### BRIEF
Quote, please, the line with "Reconstruct the object", the line with "const vec = (x, y, z)", and every line between them, exactly and with nothing else.

══ INFORMATION GIVEN

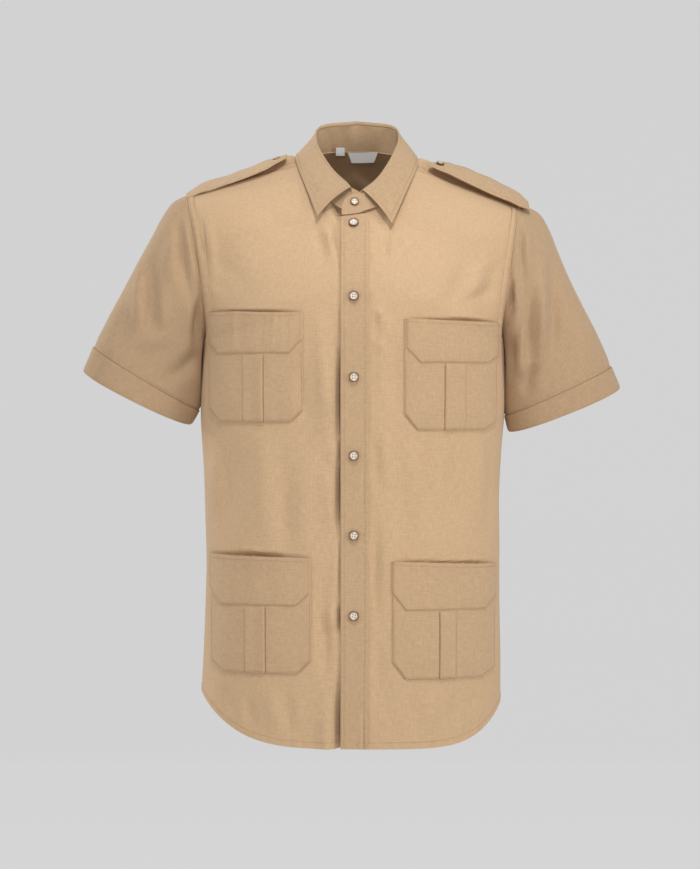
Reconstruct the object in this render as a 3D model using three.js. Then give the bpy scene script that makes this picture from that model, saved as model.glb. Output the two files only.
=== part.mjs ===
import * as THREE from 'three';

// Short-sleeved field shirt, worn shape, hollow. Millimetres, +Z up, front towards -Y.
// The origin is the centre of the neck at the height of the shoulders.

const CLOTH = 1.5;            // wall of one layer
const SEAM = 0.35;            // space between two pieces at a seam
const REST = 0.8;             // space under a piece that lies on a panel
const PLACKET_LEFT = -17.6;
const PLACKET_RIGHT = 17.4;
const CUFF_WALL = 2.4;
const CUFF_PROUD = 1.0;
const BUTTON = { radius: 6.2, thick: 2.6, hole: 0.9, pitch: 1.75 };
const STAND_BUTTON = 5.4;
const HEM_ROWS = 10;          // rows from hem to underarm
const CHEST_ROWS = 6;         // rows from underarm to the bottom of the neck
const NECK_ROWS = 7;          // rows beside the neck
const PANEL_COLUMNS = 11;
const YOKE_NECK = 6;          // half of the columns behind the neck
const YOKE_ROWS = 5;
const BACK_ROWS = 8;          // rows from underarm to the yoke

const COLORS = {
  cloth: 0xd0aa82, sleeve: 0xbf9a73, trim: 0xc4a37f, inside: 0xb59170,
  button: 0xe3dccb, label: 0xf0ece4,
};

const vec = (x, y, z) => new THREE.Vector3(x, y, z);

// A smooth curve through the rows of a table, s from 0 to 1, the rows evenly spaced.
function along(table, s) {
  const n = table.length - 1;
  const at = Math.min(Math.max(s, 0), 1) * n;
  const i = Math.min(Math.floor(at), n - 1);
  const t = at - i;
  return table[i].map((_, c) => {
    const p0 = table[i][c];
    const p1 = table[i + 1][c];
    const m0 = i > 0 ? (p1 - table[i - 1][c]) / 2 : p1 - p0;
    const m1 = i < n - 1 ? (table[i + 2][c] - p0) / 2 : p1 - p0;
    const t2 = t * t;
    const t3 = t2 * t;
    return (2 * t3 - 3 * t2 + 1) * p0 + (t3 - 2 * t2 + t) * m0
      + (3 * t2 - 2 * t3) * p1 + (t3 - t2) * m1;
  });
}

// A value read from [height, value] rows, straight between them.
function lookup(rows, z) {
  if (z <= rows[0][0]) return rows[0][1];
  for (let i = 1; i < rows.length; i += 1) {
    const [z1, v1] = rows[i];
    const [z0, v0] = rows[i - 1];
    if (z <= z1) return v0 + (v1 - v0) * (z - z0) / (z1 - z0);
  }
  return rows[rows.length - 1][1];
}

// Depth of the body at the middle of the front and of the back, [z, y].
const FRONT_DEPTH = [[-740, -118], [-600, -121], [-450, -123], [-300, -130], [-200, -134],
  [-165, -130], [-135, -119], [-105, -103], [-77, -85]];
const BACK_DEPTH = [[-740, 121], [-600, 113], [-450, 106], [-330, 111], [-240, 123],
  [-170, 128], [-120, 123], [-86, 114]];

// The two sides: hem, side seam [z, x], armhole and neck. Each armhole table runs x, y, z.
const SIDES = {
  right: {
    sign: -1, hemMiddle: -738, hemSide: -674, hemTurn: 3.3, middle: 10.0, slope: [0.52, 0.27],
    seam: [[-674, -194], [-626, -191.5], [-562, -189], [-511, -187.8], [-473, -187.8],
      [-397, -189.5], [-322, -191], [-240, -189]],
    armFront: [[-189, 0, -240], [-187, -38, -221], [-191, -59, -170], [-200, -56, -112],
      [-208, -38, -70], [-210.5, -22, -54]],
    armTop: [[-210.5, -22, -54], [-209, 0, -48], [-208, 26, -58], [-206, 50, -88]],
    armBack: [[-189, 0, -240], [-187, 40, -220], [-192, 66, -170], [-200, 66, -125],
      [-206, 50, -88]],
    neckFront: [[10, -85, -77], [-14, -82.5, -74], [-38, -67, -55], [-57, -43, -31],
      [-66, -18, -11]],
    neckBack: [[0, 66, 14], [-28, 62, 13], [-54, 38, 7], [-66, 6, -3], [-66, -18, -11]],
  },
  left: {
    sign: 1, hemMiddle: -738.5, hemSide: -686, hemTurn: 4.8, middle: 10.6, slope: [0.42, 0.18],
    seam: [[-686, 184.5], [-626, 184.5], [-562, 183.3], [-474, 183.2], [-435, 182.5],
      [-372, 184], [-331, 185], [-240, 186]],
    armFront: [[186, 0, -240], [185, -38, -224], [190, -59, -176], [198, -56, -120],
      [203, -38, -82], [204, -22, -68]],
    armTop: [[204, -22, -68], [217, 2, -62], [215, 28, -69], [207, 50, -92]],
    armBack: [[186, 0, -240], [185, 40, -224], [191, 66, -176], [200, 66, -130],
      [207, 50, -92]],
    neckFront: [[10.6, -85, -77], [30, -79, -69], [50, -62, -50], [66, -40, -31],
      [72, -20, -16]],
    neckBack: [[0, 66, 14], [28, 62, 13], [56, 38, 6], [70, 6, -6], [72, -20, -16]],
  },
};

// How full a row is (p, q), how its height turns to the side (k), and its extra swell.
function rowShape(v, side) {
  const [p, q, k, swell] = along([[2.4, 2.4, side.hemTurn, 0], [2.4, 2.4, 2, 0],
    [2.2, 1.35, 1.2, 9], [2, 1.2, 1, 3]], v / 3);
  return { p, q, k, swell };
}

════
══ INFORMATION GIVEN

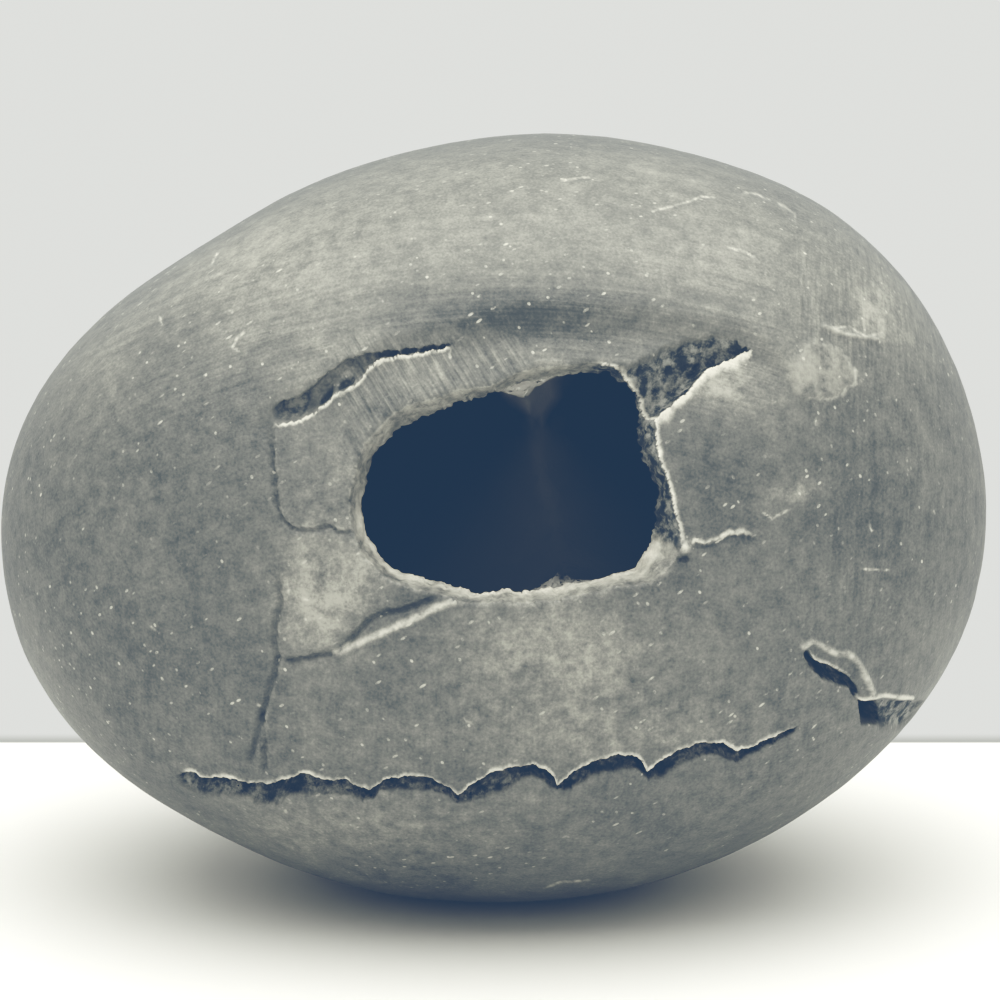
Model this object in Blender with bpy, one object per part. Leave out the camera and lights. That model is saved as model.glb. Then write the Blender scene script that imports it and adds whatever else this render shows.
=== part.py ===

════
══ INFORMATION GIVEN

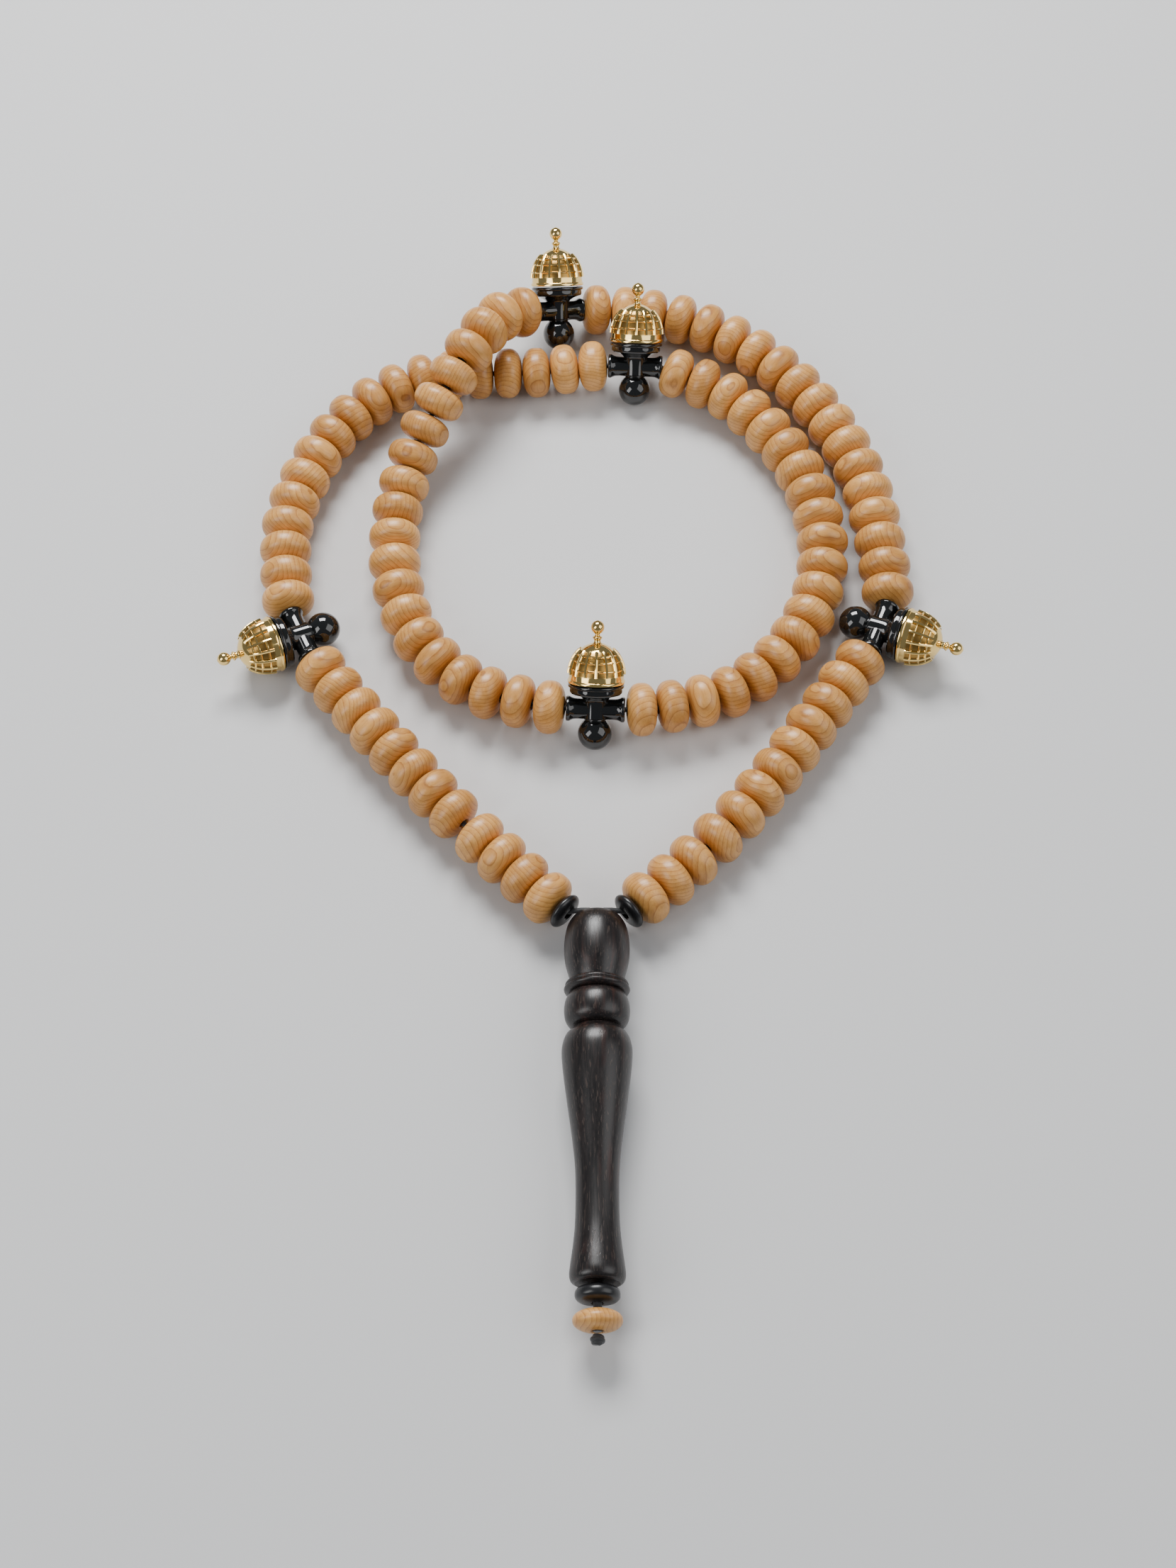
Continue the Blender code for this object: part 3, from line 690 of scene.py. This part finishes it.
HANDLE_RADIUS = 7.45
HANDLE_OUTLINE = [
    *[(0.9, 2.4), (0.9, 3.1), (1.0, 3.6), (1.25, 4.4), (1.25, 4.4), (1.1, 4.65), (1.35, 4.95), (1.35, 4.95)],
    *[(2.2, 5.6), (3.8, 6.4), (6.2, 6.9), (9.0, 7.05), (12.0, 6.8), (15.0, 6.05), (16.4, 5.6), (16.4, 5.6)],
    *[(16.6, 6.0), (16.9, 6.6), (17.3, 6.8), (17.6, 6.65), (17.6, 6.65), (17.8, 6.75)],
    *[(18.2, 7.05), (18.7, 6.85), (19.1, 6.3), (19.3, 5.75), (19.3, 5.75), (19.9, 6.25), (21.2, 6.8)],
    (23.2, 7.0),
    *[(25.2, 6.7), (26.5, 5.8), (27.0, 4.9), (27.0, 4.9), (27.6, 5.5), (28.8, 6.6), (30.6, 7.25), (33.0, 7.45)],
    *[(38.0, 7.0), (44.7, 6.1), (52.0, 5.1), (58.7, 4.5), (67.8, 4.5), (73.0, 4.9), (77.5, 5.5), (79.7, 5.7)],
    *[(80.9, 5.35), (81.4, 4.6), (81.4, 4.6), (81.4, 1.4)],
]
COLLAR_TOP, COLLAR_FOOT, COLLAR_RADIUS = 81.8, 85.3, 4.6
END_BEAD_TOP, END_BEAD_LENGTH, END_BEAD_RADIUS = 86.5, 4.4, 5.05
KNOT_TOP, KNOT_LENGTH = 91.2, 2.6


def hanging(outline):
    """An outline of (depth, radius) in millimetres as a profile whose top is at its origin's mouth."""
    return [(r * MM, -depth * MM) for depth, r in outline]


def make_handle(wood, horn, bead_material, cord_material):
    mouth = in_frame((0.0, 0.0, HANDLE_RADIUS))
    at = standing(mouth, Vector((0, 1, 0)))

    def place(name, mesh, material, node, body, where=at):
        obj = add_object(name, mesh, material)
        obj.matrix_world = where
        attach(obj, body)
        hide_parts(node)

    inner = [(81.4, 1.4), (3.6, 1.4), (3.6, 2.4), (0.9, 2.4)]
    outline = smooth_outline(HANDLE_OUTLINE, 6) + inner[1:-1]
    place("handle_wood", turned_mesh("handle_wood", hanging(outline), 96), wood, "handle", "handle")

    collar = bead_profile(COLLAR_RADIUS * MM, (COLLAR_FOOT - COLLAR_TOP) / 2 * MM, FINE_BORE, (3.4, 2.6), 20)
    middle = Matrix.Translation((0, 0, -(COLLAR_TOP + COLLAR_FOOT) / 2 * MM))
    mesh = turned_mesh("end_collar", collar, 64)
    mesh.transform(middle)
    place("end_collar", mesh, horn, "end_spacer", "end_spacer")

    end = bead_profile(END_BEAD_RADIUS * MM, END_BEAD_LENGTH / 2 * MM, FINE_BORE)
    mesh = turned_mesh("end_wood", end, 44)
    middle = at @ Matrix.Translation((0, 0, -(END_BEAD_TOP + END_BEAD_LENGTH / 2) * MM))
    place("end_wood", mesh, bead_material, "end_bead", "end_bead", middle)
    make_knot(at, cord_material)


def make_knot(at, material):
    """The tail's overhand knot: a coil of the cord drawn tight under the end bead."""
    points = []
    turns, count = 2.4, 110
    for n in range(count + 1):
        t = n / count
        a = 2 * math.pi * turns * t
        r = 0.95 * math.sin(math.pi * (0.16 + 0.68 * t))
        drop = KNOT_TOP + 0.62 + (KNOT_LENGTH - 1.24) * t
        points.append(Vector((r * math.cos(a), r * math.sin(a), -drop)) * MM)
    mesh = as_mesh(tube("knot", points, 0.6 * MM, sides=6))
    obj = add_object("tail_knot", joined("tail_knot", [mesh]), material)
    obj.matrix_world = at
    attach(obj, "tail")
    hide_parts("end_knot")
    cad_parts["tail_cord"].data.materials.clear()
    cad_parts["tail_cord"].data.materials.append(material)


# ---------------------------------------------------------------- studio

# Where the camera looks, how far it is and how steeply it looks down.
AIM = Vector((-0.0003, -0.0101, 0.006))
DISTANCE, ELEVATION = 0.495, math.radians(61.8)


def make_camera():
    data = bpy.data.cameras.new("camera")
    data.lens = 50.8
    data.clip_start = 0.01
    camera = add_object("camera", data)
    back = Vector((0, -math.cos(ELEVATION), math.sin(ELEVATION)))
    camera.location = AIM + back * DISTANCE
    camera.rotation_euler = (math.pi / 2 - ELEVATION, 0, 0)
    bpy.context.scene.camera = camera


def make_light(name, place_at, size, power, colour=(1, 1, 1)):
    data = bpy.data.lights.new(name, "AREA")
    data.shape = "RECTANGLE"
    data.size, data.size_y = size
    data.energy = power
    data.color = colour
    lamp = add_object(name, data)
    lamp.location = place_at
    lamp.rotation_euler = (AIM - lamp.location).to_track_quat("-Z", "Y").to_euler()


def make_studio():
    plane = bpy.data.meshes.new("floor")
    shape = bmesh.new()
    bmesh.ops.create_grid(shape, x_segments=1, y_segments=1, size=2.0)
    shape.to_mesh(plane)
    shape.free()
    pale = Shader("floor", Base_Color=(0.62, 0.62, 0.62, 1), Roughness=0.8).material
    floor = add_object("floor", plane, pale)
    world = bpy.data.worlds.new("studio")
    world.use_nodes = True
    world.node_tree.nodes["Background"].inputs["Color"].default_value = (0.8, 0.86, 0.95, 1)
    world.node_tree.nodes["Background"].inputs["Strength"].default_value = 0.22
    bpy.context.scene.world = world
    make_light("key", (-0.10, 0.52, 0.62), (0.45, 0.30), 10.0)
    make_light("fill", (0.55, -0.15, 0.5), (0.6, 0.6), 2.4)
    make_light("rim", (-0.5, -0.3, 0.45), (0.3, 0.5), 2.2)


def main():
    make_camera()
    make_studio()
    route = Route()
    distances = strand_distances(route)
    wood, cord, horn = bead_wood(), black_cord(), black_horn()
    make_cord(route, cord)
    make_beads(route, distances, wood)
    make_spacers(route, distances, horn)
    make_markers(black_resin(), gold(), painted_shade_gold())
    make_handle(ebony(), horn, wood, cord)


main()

════

### RESPONSE TO THE TASK
Reconstruct the object in this render as a 3D model using three.js. Then give the bpy scene script that makes this picture from that model, saved as model.glb. Output the two files only.
=== part.mjs ===
import * as THREE from 'three';

// Short-sleeved field shirt, worn shape, hollow. Millimetres, +Z up, front towards -Y.
// The origin is the centre of the neck at the height of the shoulders.

const CLOTH = 1.5;            // wall of one layer
const SEAM = 0.35;            // space between two pieces at a seam
const REST = 0.8;             // space under a piece that lies on a panel
const PLACKET_LEFT = -17.6;
const PLACKET_RIGHT = 17.4;
const CUFF_WALL = 2.4;
const CUFF_PROUD = 1.0;
const BUTTON = { radius: 6.2, thick: 2.6, hole: 0.9, pitch: 1.75 };
const STAND_BUTTON = 5.4;
const HEM_ROWS = 10;          // rows from hem to underarm
const CHEST_ROWS = 6;         // rows from underarm to the bottom of the neck
const NECK_ROWS = 7;          // rows beside the neck
const PANEL_COLUMNS = 11;
const YOKE_NECK = 6;          // half of the columns behind the neck
const YOKE_ROWS = 5;
const BACK_ROWS = 8;          // rows from underarm to the yoke

const COLORS = {
  cloth: 0xd0aa82, sleeve: 0xbf9a73, trim: 0xc4a37f, inside: 0xb59170,
  button: 0xe3dccb, label: 0xf0ece4,
};

const vec = (x, y, z) => new THREE.Vector3(x, y, z);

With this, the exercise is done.